- What the task asks
Write out the whole listing word for word.

- Provided data
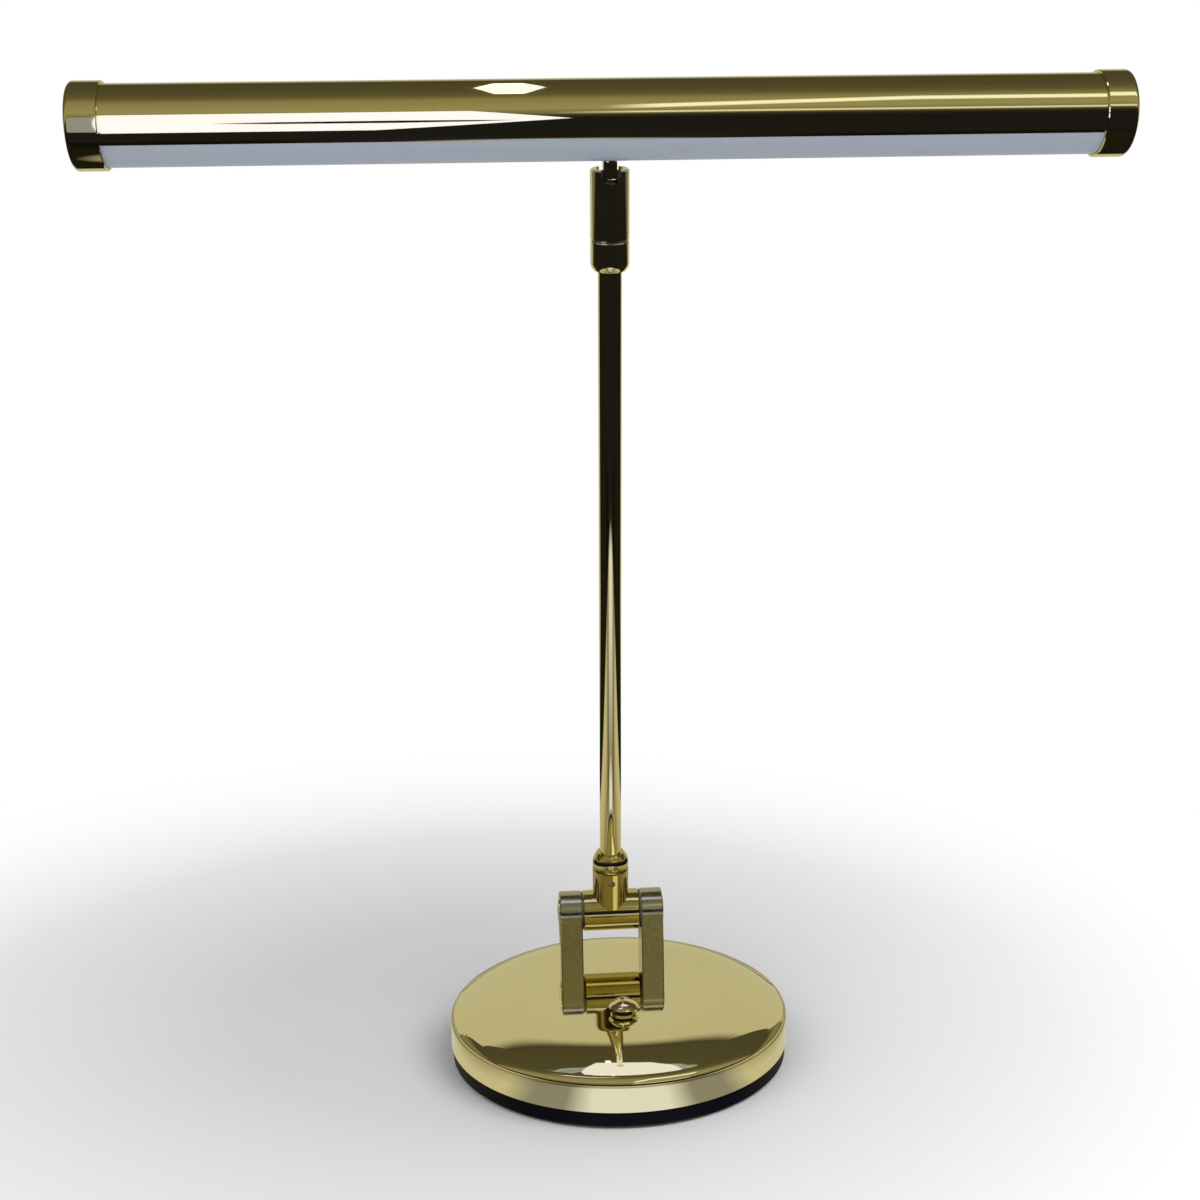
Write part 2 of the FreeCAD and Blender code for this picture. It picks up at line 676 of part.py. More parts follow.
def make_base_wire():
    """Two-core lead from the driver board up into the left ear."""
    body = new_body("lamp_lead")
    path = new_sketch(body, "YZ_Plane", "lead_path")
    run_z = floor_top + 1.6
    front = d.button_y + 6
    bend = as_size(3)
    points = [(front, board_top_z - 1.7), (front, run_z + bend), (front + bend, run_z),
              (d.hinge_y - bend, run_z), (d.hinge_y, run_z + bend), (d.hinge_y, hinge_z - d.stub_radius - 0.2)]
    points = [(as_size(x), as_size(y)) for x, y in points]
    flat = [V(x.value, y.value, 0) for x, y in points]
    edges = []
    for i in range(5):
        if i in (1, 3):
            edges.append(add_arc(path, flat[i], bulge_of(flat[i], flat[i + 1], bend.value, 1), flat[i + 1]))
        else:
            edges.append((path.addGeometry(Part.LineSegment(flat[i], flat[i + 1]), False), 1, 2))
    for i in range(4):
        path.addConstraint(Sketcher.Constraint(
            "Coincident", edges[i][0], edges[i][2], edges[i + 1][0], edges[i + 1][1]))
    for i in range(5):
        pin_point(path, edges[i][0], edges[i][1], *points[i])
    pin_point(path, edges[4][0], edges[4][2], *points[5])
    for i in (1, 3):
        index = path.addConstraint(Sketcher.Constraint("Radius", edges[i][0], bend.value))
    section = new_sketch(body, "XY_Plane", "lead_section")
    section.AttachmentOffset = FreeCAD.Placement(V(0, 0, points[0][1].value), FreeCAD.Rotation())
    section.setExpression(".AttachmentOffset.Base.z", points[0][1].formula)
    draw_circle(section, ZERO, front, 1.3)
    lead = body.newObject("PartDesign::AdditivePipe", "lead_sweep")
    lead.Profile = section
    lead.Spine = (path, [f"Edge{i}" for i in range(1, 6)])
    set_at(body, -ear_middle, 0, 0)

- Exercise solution
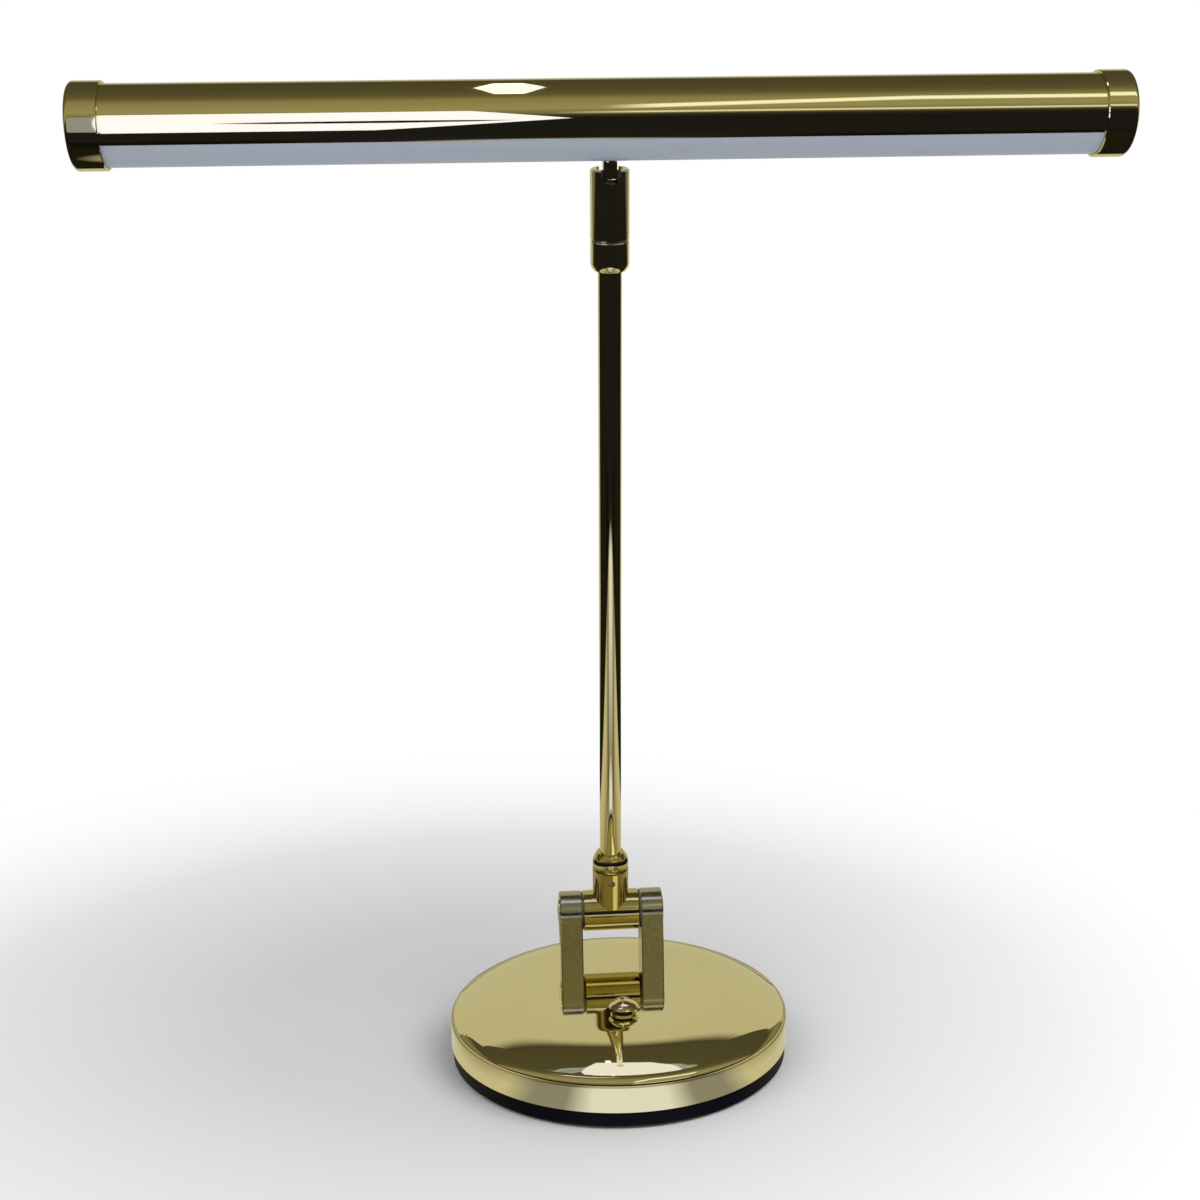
Write part 2 of the FreeCAD and Blender code for this picture. It picks up at line 676 of part.py. More parts follow.
def make_base_wire():
    """Two-core lead from the driver board up into the left ear."""
    body = new_body("lamp_lead")
    path = new_sketch(body, "YZ_Plane", "lead_path")
    run_z = floor_top + 1.6
    front = d.button_y + 6
    bend = as_size(3)
    points = [(front, board_top_z - 1.7), (front, run_z + bend), (front + bend, run_z),
              (d.hinge_y - bend, run_z), (d.hinge_y, run_z + bend), (d.hinge_y, hinge_z - d.stub_radius - 0.2)]
    points = [(as_size(x), as_size(y)) for x, y in points]
    flat = [V(x.value, y.value, 0) for x, y in points]
    edges = []
    for i in range(5):
        if i in (1, 3):
            edges.append(add_arc(path, flat[i], bulge_of(flat[i], flat[i + 1], bend.value, 1), flat[i + 1]))
        else:
            edges.append((path.addGeometry(Part.LineSegment(flat[i], flat[i + 1]), False), 1, 2))
    for i in range(4):
        path.addConstraint(Sketcher.Constraint(
            "Coincident", edges[i][0], edges[i][2], edges[i + 1][0], edges[i + 1][1]))
    for i in range(5):
        pin_point(path, edges[i][0], edges[i][1], *points[i])
    pin_point(path, edges[4][0], edges[4][2], *points[5])
    for i in (1, 3):
        index = path.addConstraint(Sketcher.Constraint("Radius", edges[i][0], bend.value))
    section = new_sketch(body, "XY_Plane", "lead_section")
    section.AttachmentOffset = FreeCAD.Placement(V(0, 0, points[0][1].value), FreeCAD.Rotation())
    section.setExpression(".AttachmentOffset.Base.z", points[0][1].formula)
    draw_circle(section, ZERO, front, 1.3)
    lead = body.newObject("PartDesign::AdditivePipe", "lead_sweep")
    lead.Profile = section
    lead.Spine = (path, [f"Edge{i}" for i in range(1, 6)])
    set_at(body, -ear_middle, 0, 0)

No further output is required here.